Em outras áreas, Vance ecoa as posições de Trump, inclusive neste que vem sendo um dos temas-chave das eleições presidenciais dos EUA: imigração. O senador já enfatizou que “as fronteiras abertas de Joe Biden” significam que “mais drogas ilegais e mais eleitores democratas estão invadindo o país”.
A fala é uma alusão à ideia de que a entrada de imigrantes é tolerada pelo partido adversário porque essas pessoas, em tese, tendem a apoiar democratas, mas também conversa com a teoria da conspiração racista da “grande substituição”, que coloca a imigração desenfreada como parte de um plano para erradicar pessoas brancas nos EUA e na Europa.
Não por acaso, o tema do segundo dia da convenção republicana é “Make America Safe Again”, torne a América segura de novo, uma variação do slogan de campanha de Trump “torne a América grande de novo”. O foco dos discursos de candidatos ao senado e outros palestrantes é a criminalidade nos EUA, atrelada tanto por Trump quanto por seus apoiadores à imigração ilegal e à suposta ação de criminosos vindos da América Latina.

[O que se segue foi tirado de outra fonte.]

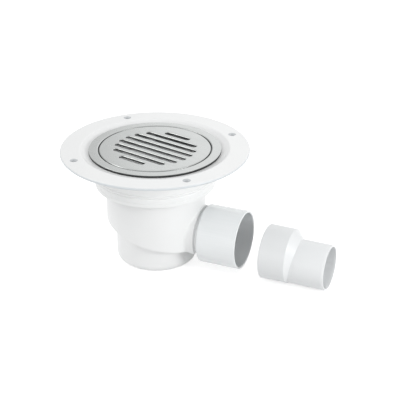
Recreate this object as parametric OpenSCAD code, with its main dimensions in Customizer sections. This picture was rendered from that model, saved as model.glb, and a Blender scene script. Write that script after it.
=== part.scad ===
// Floor gully trap for sheet vinyl floors, with a horizontal outlet and a loose pipe reducer.
// The origin is on the gully's axis at the underside of the cup, +X runs along the outlet, +Z is up.

/* [Main sizes] */
// Height from the underside of the cup to the top face of the cover
overall_h = 113.5; // [105:0.5:140]
// Diameter of the cover, from which the gully's other diameters follow
cover_d = 104.8; // [95:0.2:130]
// Height of the outlet's axis above the underside of the cup
outlet_z = 34; // [32:0.5:40]
// Height of the weir's rim, which sets the standing water level
weir_z = 61; // [56:0.5:66]
// Depth of standing water that the dip tube reaches into
seal_depth = 50; // [35:0.5:52]

/* [Flange and dish] */
// Width of the flat flange outside the dish
flange_w = 19; // [15:0.5:40]
// Thickness of the flange
flange_t = 3.2; // [2.5:0.1:5]
// How far the flange's top stands above the cover's top
flange_proud = 0.8; // [0:0.1:2]
// Width of the dish's hollow side, between the clamp ring's seat and the flat flange
dish_w = 7.5; // [6:0.1:12]
// Number of fixing holes in the flange
flange_holes = 4; // [3:1:12]
// Diameter of a fixing hole
flange_hole_d = 4.8; // [3.5:0.1:6]
// Diameter of a fixing hole's countersink
flange_sink_d = 7.8; // [6.5:0.1:9]

/* [Bowl] */
// Depth of the skirt's lower edge below the cover's top
skirt_drop = 35; // [30:0.5:42]
// General wall thickness of the mouldings
wall = 2.7; // [2:0.1:3.6]
// Number of ribs between the skirt and the socket
skirt_ribs = 12; // [4:1:24]

/* [Clamp ring] */
// Width of the clamp ring's band, seen round the cover
ring_w = 8.9; // [8:0.1:14]
// Thickness of the clamp ring's sheet
ring_t = 1; // [0.8:0.1:1.6]
// Width of the ledge that carries the cover
ledge_w = 7.3; // [5:0.1:8]
// Thickness of the rubber gasket under the clamp ring
gasket_t = 1.2; // [0.6:0.1:1.6]
// Number of clamp screws
screws = 6; // [4:1:12]
// Diameter of a clamp screw's shank
screw_d = 4; // [3:0.5:5]
// Length of a clamp screw, head included
screw_l = 12; // [8:0.5:13]

/* [Cover] */
// Thickness of the cover
cover_t = 1.8; // [1.5:0.1:2.5]
// Number of slots in the cover
slots = 8; // [4:1:10]
// Width of a slot
slot_w = 5.2; // [3:0.1:6.5]
// Width of the plain rim round the field of slots
slot_rim_w = 13.4; // [9:0.1:20]
// Direction of the slots, turned from the outlet's direction
slot_turn = -13.6; // [-90:0.1:90]

/* [Trap body] */
// Space between the chamber's socket and the bowl's skirt
pocket_w = 4.2; // [3:0.1:8]
// Wall thickness of the chamber
chamber_wall = 2.5; // [2:0.1:3]
// Width of the waterway between the weir and the chamber's wall
waterway_w = 6.3; // [5:0.1:10]
// Wall thickness of the cup
cup_wall = 2.6; // [2:0.1:3.5]
// Thickness of the cup's floor
cup_floor = 3; // [2:0.1:5]
// Radius of the cup's outer bottom edge
cup_edge = 7; // [4:0.5:10]
// Height at which the chamber's sloping underside crosses the gully's axis
slope_z = 34.2; // [32:0.1:38]
// Fall of the chamber's floor towards the outlet, in degrees
slope = 14.9; // [10:0.1:17]

/* [Outlet] */
// Outer diameter of the outlet pipe
outlet_d = 55.9; // [50:0.1:58]
// Wall thickness of the outlet pipe
outlet_wall = 2.05; // [1.8:0.05:3]
// Length of the outlet pipe
outlet_l = 38.2; // [30:0.1:90]
// How far the outlet boss stands out of the chamber's side
boss_show = 0.9; // [0.5:0.1:4]
// How much smaller the boss's radius is than the pipe's
boss_step = 1.95; // [1:0.05:3]
// How much smaller the neck's radius is than the pipe's
neck_step = 4.95; // [4:0.05:7]
// Length of neck that shows between the boss and the pipe
neck_show = 4; // [2:0.1:6]

/* [Dip tube] */
// Outer diameter of the dip tube
dip_d = 48; // [42:0.5:54]
// Wall thickness of the dip tube
dip_wall = 2; // [1.5:0.1:3]
// Cord diameter of the dip tube's seal
seal_d = 2.3; // [1.8:0.1:2.6]

/* [Reducer] */
// Diameter of the reducer's small end
reducer_d = 42.9; // [32:0.1:46]
// Wall thickness of the reducer
reducer_wall = 2; // [1.6:0.1:3]
// Length of the reducer's big end
reducer_big_l = 25.6; // [20:0.1:40]
// Length of the reducer's sloping step, along its top
reducer_step_l = 7.6; // [4:0.1:12]
// Length of the reducer's small end, along its underside
reducer_small_l = 36.3; // [24:0.1:50]
// Distance from the outlet pipe's end to the reducer's big end, where it lies on the floor
reducer_apart = 21.7; // [5:0.1:100]
// Sideways distance of the reducer from the outlet's line
reducer_y = 2.6; // [-30:0.1:30]
// Turn of the reducer on the floor, in degrees
reducer_turn = -1.5; // [-30:0.1:30]

/* [Hidden] */
$fn = 128;

// clearances
cover_gap = 0.9;        // between the cover's edge and the clamp ring
ring_gap = 0.3;         // round the clamp ring, in the bowl and in the dish
weld_gap = 0.1;         // left for cement in a solvent-welded joint
slide_gap = 0.1;        // between the reducer and the outlet's bore
plug_gap = 0.3;         // between the dip tube's flange and its bore
screw_gap = 0.05;       // round a screw in its hole
boss_gap = 0.3;         // between a screw boss and the ledge that it pulls on
cut = 1;                // how far a cut runs past the face that it starts from
edge_roll = 1;          // how far the cover's edges roll over at the rim and at the slots

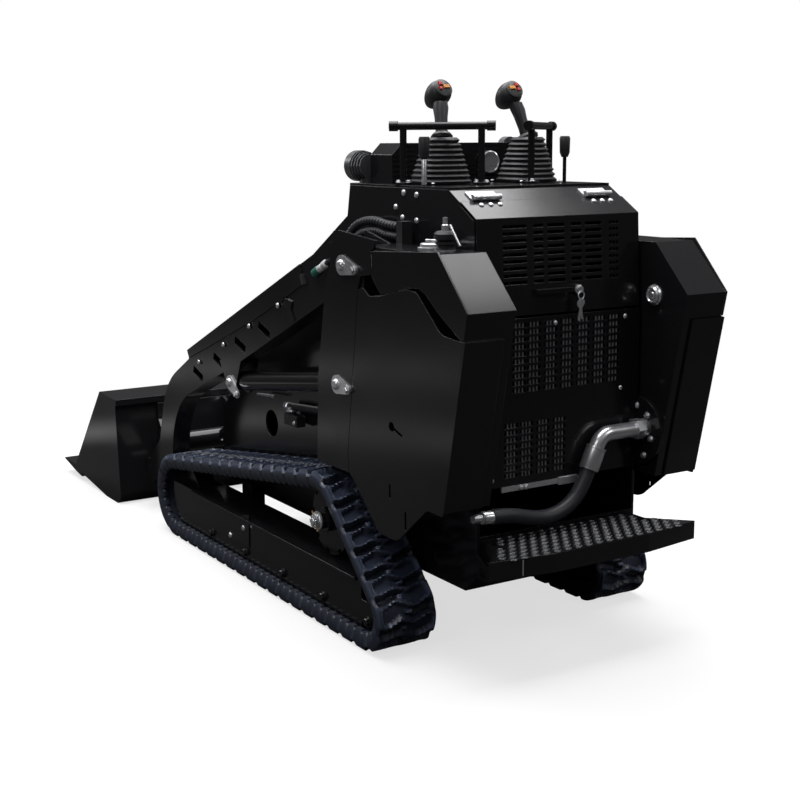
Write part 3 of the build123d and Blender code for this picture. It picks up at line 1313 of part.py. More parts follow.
# T-bars to hold on to: a rail across two posts, with a cap at each end.
bar_run = hypot(BAR_POSTS[1][0] - BAR_POSTS[0][0], BAR_POSTS[1][1] - BAR_POSTS[0][1])
bar_dir = tuple((far - near) / bar_run for near, far in zip(*BAR_POSTS))
with BuildPart() as hand_bar:
    with BuildSketch(Plane.XY.offset(DECK_TOP_Z)):
        with Locations(*BAR_POSTS):
            Circle(POST_RADIUS)
    extrude(amount=BAR_Z - DECK_TOP_Z)
    with BuildSketch(Plane.XY.offset(DECK_TOP_Z)):
        with Locations(*BAR_POSTS):
            RegularPolygon(POST_FLANGE, 8)
    extrude(amount=POST_FLANGE_HEIGHT)
    for start, length, radius in (
        (-BAR_OVERHANG, bar_run + 2 * BAR_OVERHANG, BAR_RADIUS),
        (-BAR_OVERHANG, BAR_CAP_LENGTH, BAR_CAP_RADIUS),
        (bar_run + BAR_OVERHANG - BAR_CAP_LENGTH, BAR_CAP_LENGTH, BAR_CAP_RADIUS),
    ):
        with BuildSketch(
            Plane(
                origin=(
                    BAR_POSTS[0][0] + bar_dir[0] * start,
                    BAR_POSTS[0][1] + bar_dir[1] * start,
                    BAR_Z,
                ),
                z_dir=(bar_dir[0], bar_dir[1], 0),
            )
        ):
            Circle(radius)
        extrude(amount=length)
left_side["hand_bar"] = hand_bar

with BuildPart() as console:
    with BuildSketch(Plane.YZ.offset(CONSOLE_REAR_X)):
        Polygon(
            (-CONSOLE_HALF_WIDTH, DECK_TOP_Z),
            (CONSOLE_HALF_WIDTH, DECK_TOP_Z),
            (CONSOLE_HALF_WIDTH, DECK_TOP_Z + CONSOLE_HEIGHT - CONSOLE_CHAMFER),
            (CONSOLE_HALF_WIDTH - CONSOLE_CHAMFER, DECK_TOP_Z + CONSOLE_HEIGHT),
            (CONSOLE_CHAMFER - CONSOLE_HALF_WIDTH, DECK_TOP_Z + CONSOLE_HEIGHT),
            (-CONSOLE_HALF_WIDTH, DECK_TOP_Z + CONSOLE_HEIGHT - CONSOLE_CHAMFER),
            align=None,
        )
    extrude(amount=CONSOLE_FRONT_X - CONSOLE_REAR_X)
    with BuildSketch(Plane.YZ.offset(CONSOLE_REAR_X)):
        with Locations((GAUGE_Y, GAUGE_Z)):
            RegularPolygon(GAUGE_RADIUS, 6)
    extrude(amount=-GAUGE_DEPTH)
on_centre["console"] = console

with BuildPart() as side_levers:
    for radius, foot_z, length in (
        (LEVER_ROD, DECK_TOP_Z, LEVER_HEIGHT - LEVER_GRIP_LENGTH),
        (LEVER_GRIP, DECK_TOP_Z + LEVER_HEIGHT - LEVER_GRIP_LENGTH, LEVER_GRIP_LENGTH),
    ):
        with BuildSketch(Plane.XY.offset(foot_z)):
            with Locations(*LEVER_PLACES):
                RegularPolygon(radius, 8)
        extrude(amount=length)
on_centre["side_levers"] = side_levers

# Round lamps look forward over the console; a finned one stands at the deck's corner.
with BuildPart() as work_lamps:
    for y, z, radius in LAMPS:
        with BuildSketch(Plane.YZ.offset(LAMP_X - LAMP_DEPTH)):
            with Locations((y, z)):
                Circle(radius)
        extrude(amount=LAMP_DEPTH)
        with BuildSketch(Plane.YZ.offset(LAMP_X - LAMP_DEPTH)):
            with Locations((y, (z + DECK_TOP_Z) / 2)):
                Rectangle(radius, z - DECK_TOP_Z)
        extrude(amount=LAMP_DEPTH / 2)
    spot_x, spot_y, spot_z = SPOT_PLACE
    with BuildSketch(Plane.YZ.offset(spot_x)):
        with Locations((spot_y, spot_z)):
            Circle(SPOT_RADIUS)
    extrude(amount=SPOT_DEPTH)
    with BuildSketch(Plane.YZ.offset(spot_x)):
        with Locations((spot_y, spot_z)):
            Circle(SPOT_RADIUS / 3)
        with Locations((spot_y, (spot_z + DECK_TOP_Z) / 2)):
            Rectangle(SPOT_RADIUS / 2, spot_z - DECK_TOP_Z)
    extrude(amount=-SPOT_FINS * SPOT_FIN_PITCH)
    for number in range(SPOT_FINS):
        fin_x = spot_x - (number + 1) * SPOT_FIN_PITCH
        with BuildSketch(Plane.YZ.offset(fin_x)):
            with Locations((spot_y, spot_z)):
                RegularPolygon(SPOT_RADIUS - 3 * number, 12)
        extrude(amount=SPOT_FIN)
on_centre["work_lamps"] = work_lamps

# ================================================================= writing out
for name, piece in left_side.items():
    with BuildPart() as other_side:
        mirror(piece.part, about=Plane.XZ)
    piece.part.label = name + "_left"
    other_side.part.label = name + "_right"
    export_step(piece.part, "parts/" + name + "_left.step")
    export_step(other_side.part, "parts/" + name + "_right.step")
for name, piece in on_centre.items():
    piece.part.label = name
    export_step(piece.part, "parts/" + name + ".step")
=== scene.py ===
"""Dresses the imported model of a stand-on compact track loader and lights it in a studio."""
import json
import math

import bpy
import numpy as np
from mathutils import Euler, Matrix, Vector


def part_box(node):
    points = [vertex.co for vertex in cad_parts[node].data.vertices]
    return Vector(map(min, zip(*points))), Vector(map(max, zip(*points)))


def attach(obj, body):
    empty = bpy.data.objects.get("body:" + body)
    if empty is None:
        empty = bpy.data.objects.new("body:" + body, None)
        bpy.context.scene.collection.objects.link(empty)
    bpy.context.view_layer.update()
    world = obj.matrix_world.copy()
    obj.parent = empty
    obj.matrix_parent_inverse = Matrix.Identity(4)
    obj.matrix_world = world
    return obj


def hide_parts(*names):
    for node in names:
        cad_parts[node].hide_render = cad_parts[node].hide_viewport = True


bl_info = {
    "name": "Compact track loader",
    "version": (1, 0, 0),
    "blender": (4, 5, 0),
    "location": "View3D > Sidebar > Loader",
    "description": "Dresses the packed compact track loader and lights it in a studio",
    "category": "Object",
}

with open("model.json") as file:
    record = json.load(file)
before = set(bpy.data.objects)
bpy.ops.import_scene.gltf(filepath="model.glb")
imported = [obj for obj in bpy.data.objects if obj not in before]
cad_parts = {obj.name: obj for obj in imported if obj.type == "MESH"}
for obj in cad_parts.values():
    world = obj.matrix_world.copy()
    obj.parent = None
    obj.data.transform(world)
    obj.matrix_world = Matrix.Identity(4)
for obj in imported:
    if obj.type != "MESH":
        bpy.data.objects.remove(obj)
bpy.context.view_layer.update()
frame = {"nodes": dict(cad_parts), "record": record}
NODES = frame["nodes"]
SIDES = (1, -1)            # left, right


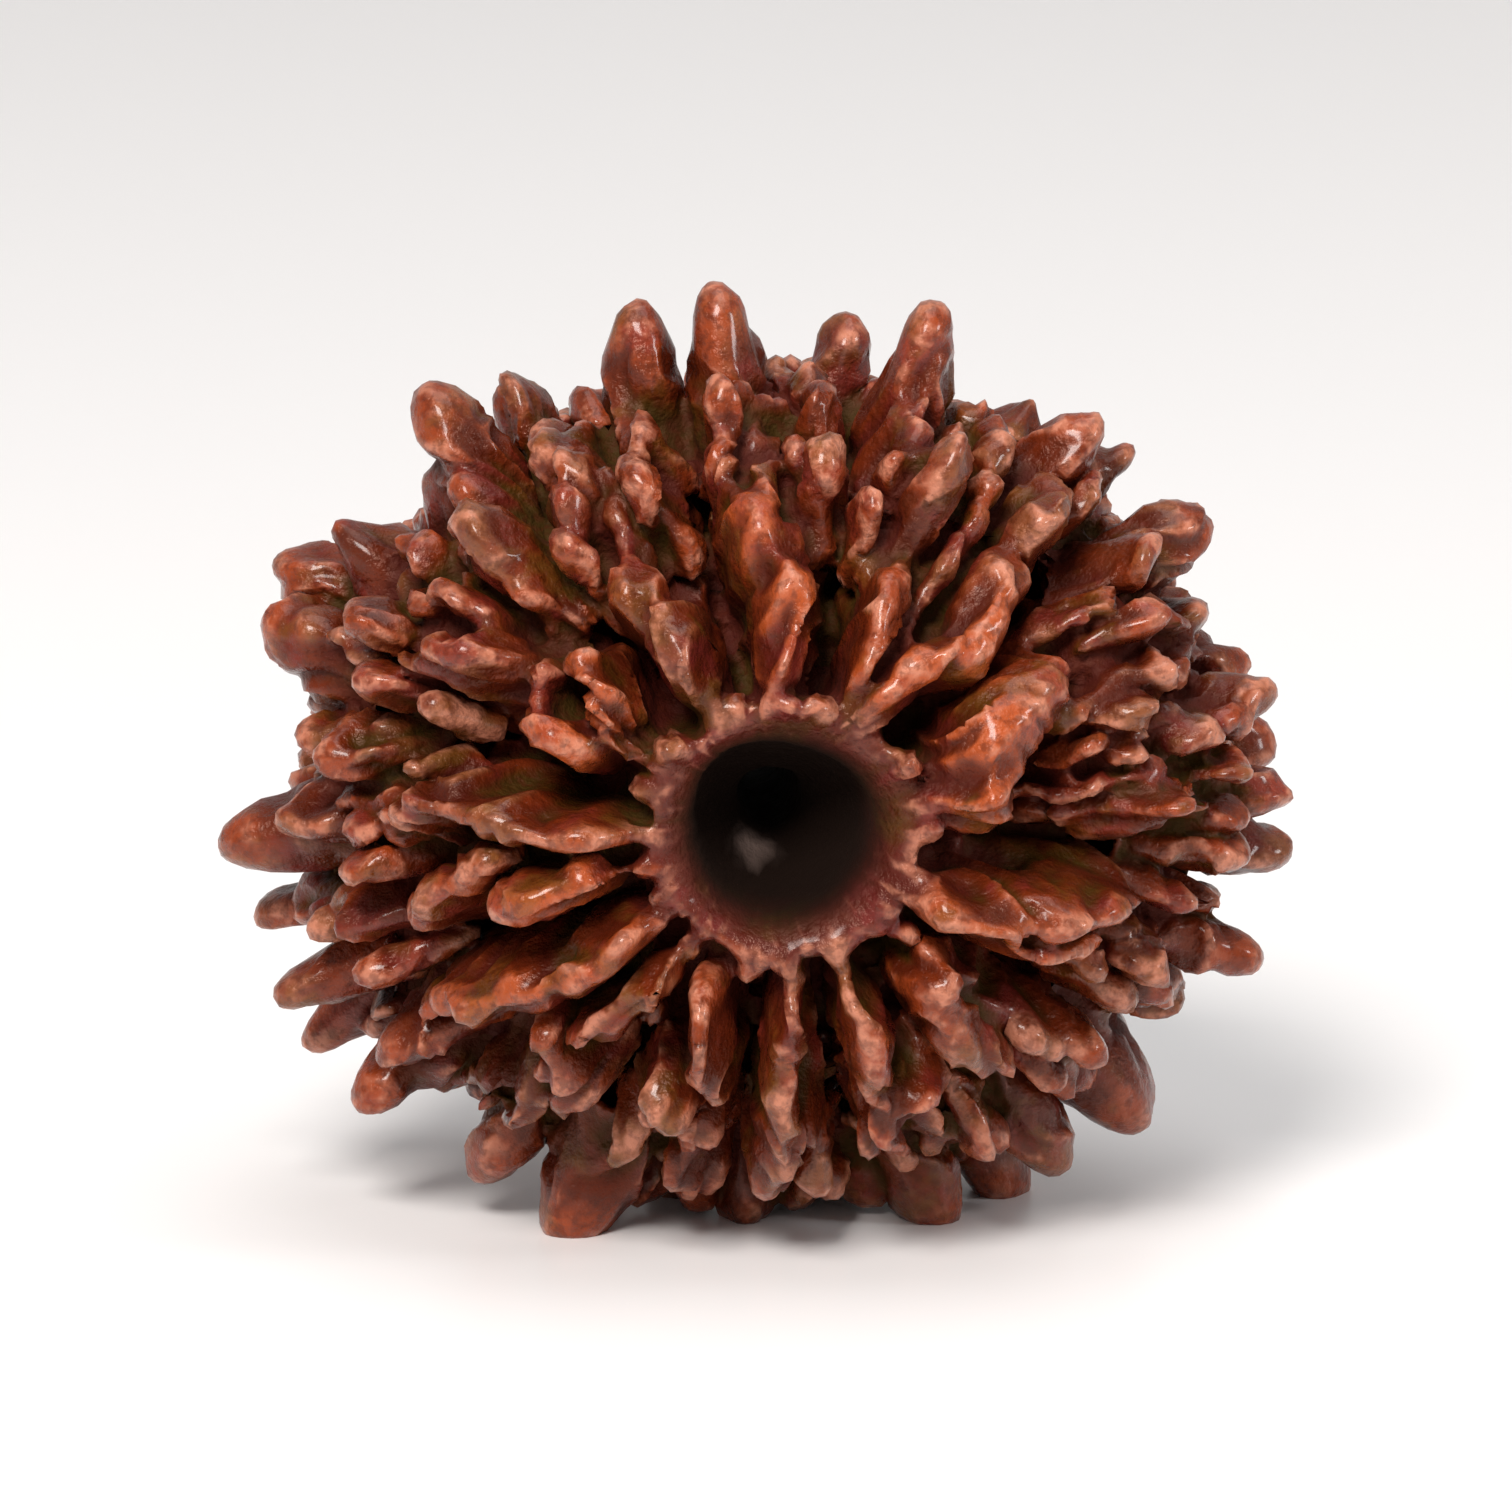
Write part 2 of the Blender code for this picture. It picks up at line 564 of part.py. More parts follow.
def evaluated_mesh(obj):
    graph = bpy.context.evaluated_depsgraph_get()
    return bpy.data.meshes.new_from_object(obj.evaluated_get(graph))


def fuse(obj):
    """Joins the overlapping parts into one skin and rounds the creases between them."""
    remesh = obj.modifiers.new("fuse", "REMESH")
    remesh.mode = "VOXEL"
    remesh.voxel_size = FUSE_VOXEL * MM
    smooth = obj.modifiers.new("round", "SMOOTH")
    smooth.factor = 0.5
    smooth.iterations = FUSE_SMOOTHING
    mesh = evaluated_mesh(obj)
    obj.modifiers.clear()
    obj.data = mesh


def thin_out(obj):
    """Keeps the form with far fewer triangles."""
    triangles = sum(len(face.vertices) - 2 for face in obj.data.polygons)
    decimate = obj.modifiers.new("thin_out", "DECIMATE")
    decimate.ratio = MOST_TRIANGLES / triangles
    decimate.use_collapse_triangulate = True
    mesh = evaluated_mesh(obj)
    obj.modifiers.clear()
    obj.data = mesh


def wear_feet(obj):
    """Cuts the lowest teeth flat where the bead stands on them."""
    size = 40 * MM
    depth = 5 * MM
    mesh = bpy.data.meshes.new("ground_cutter")
    corners = [(x * size, y * size, z) for z in (-depth, 0) for x, y in ((-1, -1), (1, -1), (1, 1), (-1, 1))]
    sides = [(0, 3, 2, 1), (4, 5, 6, 7), (0, 1, 5, 4), (1, 2, 6, 5), (2, 3, 7, 6), (3, 0, 4, 7)]
    mesh.from_pydata(corners, [], sides)
    cutter = bpy.data.objects.new("ground_cutter", mesh)
    bpy.context.scene.collection.objects.link(cutter)
    cutter.hide_render = True
    cutter.display_type = "WIRE"
    cut = obj.modifiers.new("feet", "BOOLEAN")
    cut.operation = "DIFFERENCE"
    cut.object = cutter


def bead_material():
    material = bpy.data.materials.new("polished_seed_stone")
    material.use_nodes = True
    shader = material.node_tree.nodes["Principled BSDF"]
    shader.inputs["Base Color"].default_value = (0.19, 0.055, 0.025, 1)
    shader.inputs["Roughness"].default_value = 0.32
    shader.inputs["Metallic"].default_value = 0
    return material


def main():
    for obj in list(bpy.data.objects):
        bpy.data.objects.remove(obj)
    bead = bpy.data.objects.new("rudraksha_bead", joined_mesh("rudraksha_bead", all_parts()))
    bpy.context.scene.collection.objects.link(bead)
    fuse(bead)
    thin_out(bead)
    bead.data.materials.clear()
    bead.data.materials.append(bead_material())
    bead.data.shade_smooth()
    wear_feet(bead)


main()
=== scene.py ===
"""Rudraksha bead in plain studio light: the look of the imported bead, in its frame.

A clock angle is in degrees, clockwise from the top as seen from the front, which faces -Y.
A latitude is in degrees, from -90 at the front mouth through 0 at the rim to 90 at the back mouth.
Lengths are in millimetres until the mesh is made.
"""

import math
import random

import bpy
import numpy as np
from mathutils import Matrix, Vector, noise


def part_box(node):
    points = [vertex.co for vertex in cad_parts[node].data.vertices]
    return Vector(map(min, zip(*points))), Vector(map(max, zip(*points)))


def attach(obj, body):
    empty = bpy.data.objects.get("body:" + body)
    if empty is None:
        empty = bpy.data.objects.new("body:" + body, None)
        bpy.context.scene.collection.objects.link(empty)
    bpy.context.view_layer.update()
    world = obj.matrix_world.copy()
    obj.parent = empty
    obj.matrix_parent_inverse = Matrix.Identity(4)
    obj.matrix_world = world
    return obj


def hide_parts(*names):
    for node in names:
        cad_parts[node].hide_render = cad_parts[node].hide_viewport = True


MM = 0.001

# The body, without its ridges and teeth
HALF_WIDTH = 12.5
HEIGHT_ABOVE = 10.8
HEIGHT_BELOW = 11.5
HALF_THICKNESS = 10.2
MEAN_RADIUS = 12
MIDDLE_HEIGHT = 12.9
CHANNEL_SKEW = 0.078

# The thread channel, the well at both its ends and the collar round each mouth
CHANNEL_RADIUS = 0.9
WELL_RADIUS = 2.3
WELL_START = 0.5
WELL_FULL = 0.8
COLLAR_RADIUS = 3.9
COLLAR_FLARE = 16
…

Estão previstas falas que destaquem crimes violentos cometidos por imigrantes em situação irregular, como a morte da estudante de enfermagem Laken Riley em fevereiro. De acordo com a polícia, Riley foi assassinada por um imigrante venezuelano que havia recebido permissão de ficar nos EUA enquanto esperava uma decisão da Justiça sobre sua permanência.
Os palestrantes devem relacionar este e outros crimes ao governo Biden, que enfrenta um número recorde de imigrantes entrando nos EUA por dia, e apoiar as propostas de Trump para a questão. O ex-presidente pretende aumentar operações contra pessoas em situação irregular, realizar deportações em massa e até construir campos de detenção para imigrantes.
Na segunda (15), Trump fez uma breve aparição no evento, a primeira desde a tentativa de assassinato contra ele no sábado (13). O ex-presidente estava com um curativo na orelha direita, onde foi atingido de raspão por uma bala durante um comício na Pensilvânia, e foi recebido por apoiadores com fortes aplausos.